Rows from a 3D modeling dataset
_ _ _ _ _

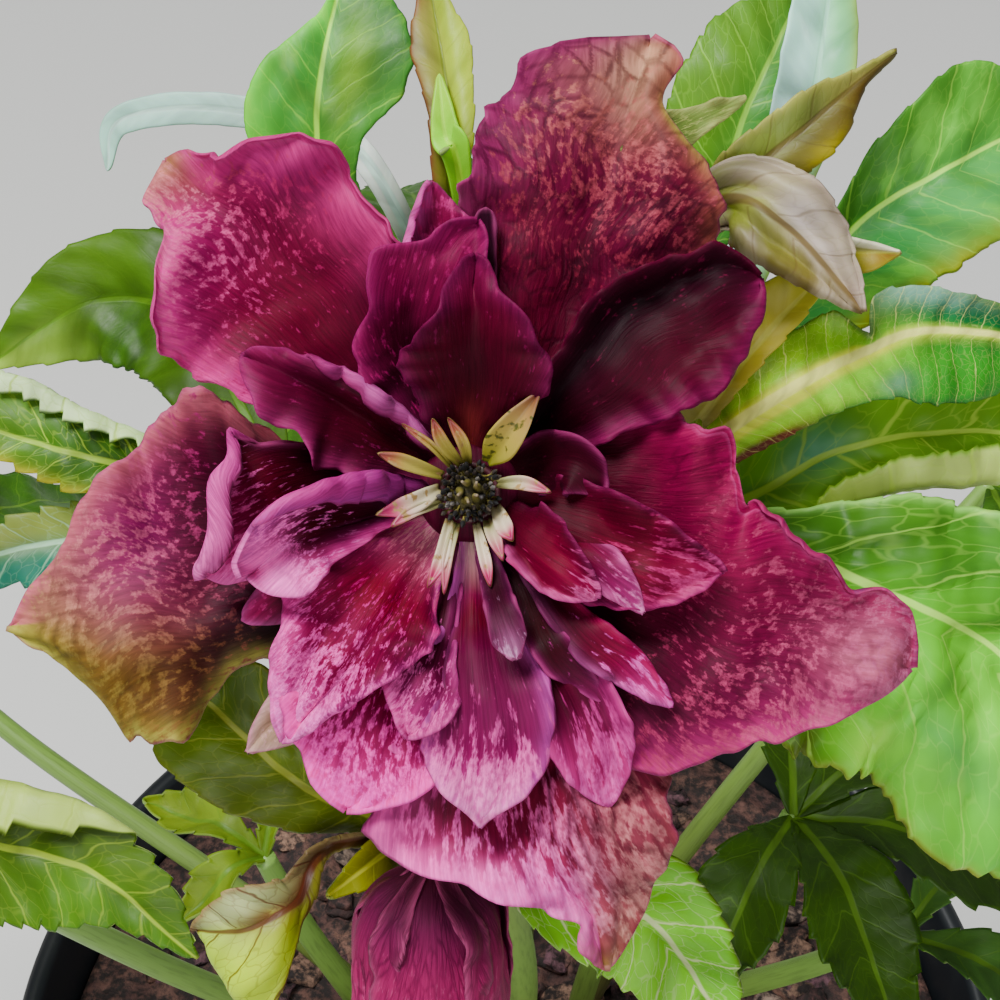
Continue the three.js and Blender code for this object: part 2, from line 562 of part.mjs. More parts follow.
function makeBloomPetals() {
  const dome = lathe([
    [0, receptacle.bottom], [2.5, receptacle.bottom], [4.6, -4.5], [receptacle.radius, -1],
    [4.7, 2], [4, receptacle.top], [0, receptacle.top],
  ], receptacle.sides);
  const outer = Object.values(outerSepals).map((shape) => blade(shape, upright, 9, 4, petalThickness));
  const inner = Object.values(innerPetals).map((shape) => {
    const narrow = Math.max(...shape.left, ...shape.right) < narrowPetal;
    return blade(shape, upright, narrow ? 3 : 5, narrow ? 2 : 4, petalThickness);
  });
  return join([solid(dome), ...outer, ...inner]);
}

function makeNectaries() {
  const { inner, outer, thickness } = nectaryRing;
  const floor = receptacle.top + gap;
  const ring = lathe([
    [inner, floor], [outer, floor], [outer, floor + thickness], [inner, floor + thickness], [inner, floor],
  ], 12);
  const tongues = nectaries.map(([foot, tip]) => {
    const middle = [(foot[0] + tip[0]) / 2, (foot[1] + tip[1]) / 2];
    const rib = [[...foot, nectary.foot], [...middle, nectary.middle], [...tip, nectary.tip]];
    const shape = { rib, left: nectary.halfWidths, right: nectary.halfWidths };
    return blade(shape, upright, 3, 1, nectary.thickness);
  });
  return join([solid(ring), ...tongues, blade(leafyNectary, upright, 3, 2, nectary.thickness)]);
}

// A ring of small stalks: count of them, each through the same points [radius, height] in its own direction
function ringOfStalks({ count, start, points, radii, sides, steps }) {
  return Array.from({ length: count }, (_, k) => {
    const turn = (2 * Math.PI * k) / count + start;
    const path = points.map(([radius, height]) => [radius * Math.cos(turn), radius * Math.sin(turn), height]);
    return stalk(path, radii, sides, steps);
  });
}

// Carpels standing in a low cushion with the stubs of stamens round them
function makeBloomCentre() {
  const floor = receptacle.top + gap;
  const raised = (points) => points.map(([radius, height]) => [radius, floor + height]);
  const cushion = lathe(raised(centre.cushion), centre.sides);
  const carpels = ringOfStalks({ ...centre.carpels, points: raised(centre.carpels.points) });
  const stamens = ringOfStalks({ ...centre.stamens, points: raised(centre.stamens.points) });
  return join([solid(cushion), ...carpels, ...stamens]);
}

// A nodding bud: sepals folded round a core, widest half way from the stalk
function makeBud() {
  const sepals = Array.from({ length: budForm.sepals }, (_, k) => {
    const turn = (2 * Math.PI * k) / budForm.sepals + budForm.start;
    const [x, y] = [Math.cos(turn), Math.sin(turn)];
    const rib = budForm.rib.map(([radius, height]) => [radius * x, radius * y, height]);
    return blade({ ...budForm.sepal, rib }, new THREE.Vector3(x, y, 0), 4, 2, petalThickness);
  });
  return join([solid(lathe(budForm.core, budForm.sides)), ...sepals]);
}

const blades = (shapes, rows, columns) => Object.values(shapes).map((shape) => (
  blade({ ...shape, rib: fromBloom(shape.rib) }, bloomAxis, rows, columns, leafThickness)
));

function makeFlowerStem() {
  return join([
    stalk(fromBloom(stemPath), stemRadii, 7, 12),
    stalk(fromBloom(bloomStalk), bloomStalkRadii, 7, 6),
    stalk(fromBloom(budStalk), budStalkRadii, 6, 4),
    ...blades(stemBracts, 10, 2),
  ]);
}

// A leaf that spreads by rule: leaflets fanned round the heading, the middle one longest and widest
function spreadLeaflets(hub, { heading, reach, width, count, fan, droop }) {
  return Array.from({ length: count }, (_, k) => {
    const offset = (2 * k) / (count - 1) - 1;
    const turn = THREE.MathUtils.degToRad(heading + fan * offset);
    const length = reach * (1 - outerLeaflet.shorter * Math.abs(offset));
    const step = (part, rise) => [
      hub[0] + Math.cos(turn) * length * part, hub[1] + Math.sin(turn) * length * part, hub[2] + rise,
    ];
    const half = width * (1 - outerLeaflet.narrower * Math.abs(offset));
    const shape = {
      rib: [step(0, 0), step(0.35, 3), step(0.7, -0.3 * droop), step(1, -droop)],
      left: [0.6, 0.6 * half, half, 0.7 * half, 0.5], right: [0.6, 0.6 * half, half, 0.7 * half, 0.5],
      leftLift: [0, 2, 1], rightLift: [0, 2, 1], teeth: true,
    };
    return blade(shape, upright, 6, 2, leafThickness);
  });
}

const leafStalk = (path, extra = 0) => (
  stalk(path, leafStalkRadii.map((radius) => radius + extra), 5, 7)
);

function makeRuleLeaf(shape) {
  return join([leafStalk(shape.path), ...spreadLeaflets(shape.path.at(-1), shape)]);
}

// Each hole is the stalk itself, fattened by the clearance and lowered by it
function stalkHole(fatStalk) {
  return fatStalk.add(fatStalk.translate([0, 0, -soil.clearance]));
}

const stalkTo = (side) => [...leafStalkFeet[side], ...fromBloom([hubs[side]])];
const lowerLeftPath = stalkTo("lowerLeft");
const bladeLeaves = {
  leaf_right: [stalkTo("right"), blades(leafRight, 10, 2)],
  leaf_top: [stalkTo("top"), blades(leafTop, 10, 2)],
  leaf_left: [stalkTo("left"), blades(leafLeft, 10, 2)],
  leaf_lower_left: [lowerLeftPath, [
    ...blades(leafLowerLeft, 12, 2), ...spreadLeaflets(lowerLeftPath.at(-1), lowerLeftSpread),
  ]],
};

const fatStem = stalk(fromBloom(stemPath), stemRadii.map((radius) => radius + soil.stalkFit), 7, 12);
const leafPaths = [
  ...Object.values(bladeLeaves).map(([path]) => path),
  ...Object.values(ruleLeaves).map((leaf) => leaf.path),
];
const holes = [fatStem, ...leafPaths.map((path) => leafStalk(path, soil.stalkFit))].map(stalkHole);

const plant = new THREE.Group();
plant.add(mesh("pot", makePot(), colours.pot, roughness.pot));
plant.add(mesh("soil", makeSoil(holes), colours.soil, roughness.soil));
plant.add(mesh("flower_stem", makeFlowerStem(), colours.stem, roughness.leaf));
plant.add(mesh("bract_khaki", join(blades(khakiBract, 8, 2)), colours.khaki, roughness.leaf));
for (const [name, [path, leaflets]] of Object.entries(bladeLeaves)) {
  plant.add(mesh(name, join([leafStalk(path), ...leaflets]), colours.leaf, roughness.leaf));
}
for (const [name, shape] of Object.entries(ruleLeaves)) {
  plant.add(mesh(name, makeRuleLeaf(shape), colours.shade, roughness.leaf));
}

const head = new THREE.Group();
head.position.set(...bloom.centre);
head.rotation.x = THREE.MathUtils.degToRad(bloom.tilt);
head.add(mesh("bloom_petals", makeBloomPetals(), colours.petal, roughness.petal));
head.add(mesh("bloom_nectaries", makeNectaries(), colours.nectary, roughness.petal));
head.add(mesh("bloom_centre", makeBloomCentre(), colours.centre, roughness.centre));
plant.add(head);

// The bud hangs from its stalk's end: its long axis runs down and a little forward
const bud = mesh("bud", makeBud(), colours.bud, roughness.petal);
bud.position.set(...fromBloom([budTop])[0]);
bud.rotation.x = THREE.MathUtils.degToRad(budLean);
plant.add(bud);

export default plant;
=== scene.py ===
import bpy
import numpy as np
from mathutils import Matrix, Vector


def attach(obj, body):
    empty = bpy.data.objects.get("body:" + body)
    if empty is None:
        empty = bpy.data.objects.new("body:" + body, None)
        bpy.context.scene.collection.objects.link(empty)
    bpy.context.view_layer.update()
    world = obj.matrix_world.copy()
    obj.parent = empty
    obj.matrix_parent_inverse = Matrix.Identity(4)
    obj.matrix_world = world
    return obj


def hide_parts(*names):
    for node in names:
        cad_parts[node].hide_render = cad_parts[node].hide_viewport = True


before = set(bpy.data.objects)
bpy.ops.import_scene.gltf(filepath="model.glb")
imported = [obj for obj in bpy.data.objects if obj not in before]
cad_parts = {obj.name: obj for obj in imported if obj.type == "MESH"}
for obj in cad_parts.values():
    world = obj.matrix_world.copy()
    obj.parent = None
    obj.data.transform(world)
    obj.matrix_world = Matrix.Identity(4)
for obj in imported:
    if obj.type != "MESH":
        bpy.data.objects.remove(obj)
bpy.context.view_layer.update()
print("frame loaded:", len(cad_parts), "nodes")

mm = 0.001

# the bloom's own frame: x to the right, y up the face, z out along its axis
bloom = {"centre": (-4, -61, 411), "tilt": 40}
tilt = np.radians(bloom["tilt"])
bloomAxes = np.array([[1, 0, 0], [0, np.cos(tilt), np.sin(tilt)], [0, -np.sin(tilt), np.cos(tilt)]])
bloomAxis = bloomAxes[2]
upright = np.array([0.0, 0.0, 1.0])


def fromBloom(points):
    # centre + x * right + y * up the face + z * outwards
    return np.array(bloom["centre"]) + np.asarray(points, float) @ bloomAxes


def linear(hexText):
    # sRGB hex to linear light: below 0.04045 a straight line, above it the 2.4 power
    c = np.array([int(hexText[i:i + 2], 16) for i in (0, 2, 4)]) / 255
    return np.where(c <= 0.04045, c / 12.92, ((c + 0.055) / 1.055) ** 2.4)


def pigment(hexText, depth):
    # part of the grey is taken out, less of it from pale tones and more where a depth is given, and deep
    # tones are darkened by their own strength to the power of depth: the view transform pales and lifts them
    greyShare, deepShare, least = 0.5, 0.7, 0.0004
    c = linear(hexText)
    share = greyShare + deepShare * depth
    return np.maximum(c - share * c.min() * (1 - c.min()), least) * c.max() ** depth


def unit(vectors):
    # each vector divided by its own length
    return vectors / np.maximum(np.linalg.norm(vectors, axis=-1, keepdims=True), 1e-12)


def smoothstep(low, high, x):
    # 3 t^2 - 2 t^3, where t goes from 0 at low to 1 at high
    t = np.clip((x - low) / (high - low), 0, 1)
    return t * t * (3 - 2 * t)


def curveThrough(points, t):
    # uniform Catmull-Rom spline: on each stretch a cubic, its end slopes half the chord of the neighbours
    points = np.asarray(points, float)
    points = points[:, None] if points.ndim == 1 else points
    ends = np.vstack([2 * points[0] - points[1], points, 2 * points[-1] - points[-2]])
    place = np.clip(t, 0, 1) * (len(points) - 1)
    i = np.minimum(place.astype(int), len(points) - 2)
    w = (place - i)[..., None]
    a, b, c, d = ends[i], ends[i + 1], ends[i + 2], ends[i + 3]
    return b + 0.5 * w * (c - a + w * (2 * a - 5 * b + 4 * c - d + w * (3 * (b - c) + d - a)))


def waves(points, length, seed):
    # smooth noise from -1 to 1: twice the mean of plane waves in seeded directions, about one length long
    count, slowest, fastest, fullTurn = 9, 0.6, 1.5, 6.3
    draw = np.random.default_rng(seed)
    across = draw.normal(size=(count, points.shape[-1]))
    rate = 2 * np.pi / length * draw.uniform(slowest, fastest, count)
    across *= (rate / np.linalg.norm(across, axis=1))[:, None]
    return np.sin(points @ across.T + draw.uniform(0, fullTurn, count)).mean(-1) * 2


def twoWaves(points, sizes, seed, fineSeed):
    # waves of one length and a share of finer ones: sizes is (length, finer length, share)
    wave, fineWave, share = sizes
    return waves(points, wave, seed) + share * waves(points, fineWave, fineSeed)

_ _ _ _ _

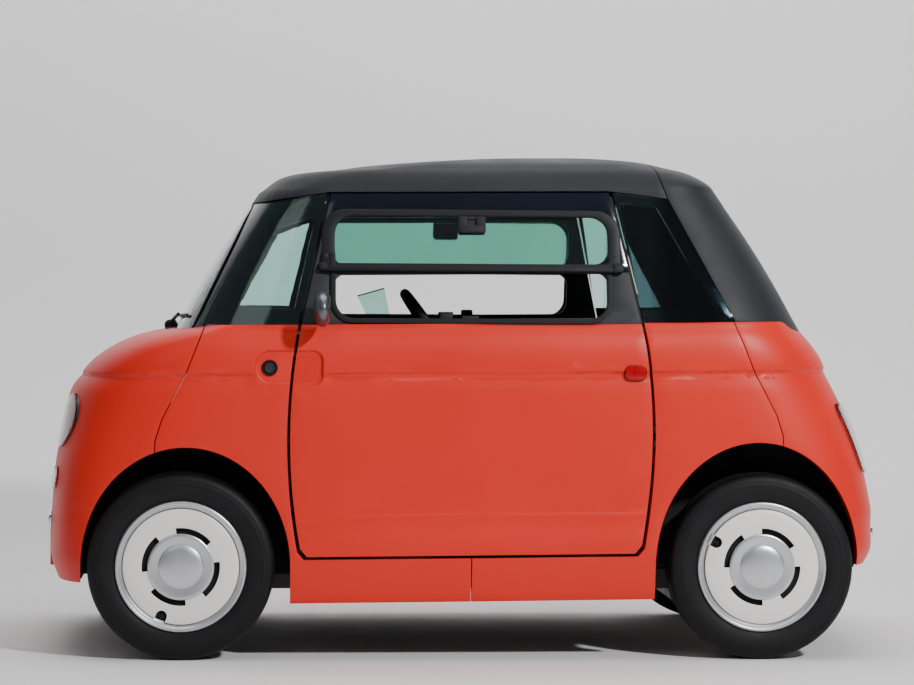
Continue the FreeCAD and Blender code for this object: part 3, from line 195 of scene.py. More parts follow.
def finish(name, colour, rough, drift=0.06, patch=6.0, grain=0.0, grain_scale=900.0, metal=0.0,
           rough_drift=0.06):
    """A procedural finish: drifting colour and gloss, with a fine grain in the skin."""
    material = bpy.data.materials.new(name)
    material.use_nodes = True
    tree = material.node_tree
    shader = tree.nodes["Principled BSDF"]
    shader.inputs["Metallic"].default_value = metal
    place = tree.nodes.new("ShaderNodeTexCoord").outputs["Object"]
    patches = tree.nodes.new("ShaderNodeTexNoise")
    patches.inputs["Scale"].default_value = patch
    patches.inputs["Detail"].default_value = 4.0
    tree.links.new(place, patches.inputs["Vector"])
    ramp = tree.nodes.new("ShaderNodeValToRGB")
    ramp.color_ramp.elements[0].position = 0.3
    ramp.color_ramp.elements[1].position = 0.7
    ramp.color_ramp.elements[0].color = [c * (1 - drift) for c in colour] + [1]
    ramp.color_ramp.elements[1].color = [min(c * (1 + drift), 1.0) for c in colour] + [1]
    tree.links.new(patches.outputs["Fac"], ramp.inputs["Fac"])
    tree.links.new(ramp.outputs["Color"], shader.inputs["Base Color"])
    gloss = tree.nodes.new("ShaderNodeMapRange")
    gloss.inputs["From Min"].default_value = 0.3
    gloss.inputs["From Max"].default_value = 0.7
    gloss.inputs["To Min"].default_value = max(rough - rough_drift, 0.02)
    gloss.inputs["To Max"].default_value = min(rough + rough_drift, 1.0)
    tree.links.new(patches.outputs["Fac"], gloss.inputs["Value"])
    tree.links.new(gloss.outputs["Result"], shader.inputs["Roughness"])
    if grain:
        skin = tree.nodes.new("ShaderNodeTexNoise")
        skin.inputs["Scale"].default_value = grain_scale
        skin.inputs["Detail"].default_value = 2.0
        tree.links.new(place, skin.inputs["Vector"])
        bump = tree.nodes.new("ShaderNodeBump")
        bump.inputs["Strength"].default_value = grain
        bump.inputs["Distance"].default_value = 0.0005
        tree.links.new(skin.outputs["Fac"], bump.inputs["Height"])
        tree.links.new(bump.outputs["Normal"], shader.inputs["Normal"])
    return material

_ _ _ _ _

#### Task
Your task is to transcribe only the lines from the line containing "obj.data.transform(world)" through the line containing "return np.where(c <= 0.04045, c", word for word.

#### Solution to the problem
    obj.data.transform(world)
    obj.matrix_world = Matrix.Identity(4)
for obj in imported:
    if obj.type != "MESH":
        bpy.data.objects.remove(obj)
bpy.context.view_layer.update()
print("frame loaded:", len(cad_parts), "nodes")

mm = 0.001

# the bloom's own frame: x to the right, y up the face, z out along its axis
bloom = {"centre": (-4, -61, 411), "tilt": 40}
tilt = np.radians(bloom["tilt"])
bloomAxes = np.array([[1, 0, 0], [0, np.cos(tilt), np.sin(tilt)], [0, -np.sin(tilt), np.cos(tilt)]])
bloomAxis = bloomAxes[2]
upright = np.array([0.0, 0.0, 1.0])


def fromBloom(points):
    # centre + x * right + y * up the face + z * outwards
    return np.array(bloom["centre"]) + np.asarray(points, float) @ bloomAxes


def linear(hexText):
    # sRGB hex to linear light: below 0.04045 a straight line, above it the 2.4 power
    c = np.array([int(hexText[i:i + 2], 16) for i in (0, 2, 4)]) / 255
    return np.where(c <= 0.04045, c / 12.92, ((c + 0.055) / 1.055) ** 2.4)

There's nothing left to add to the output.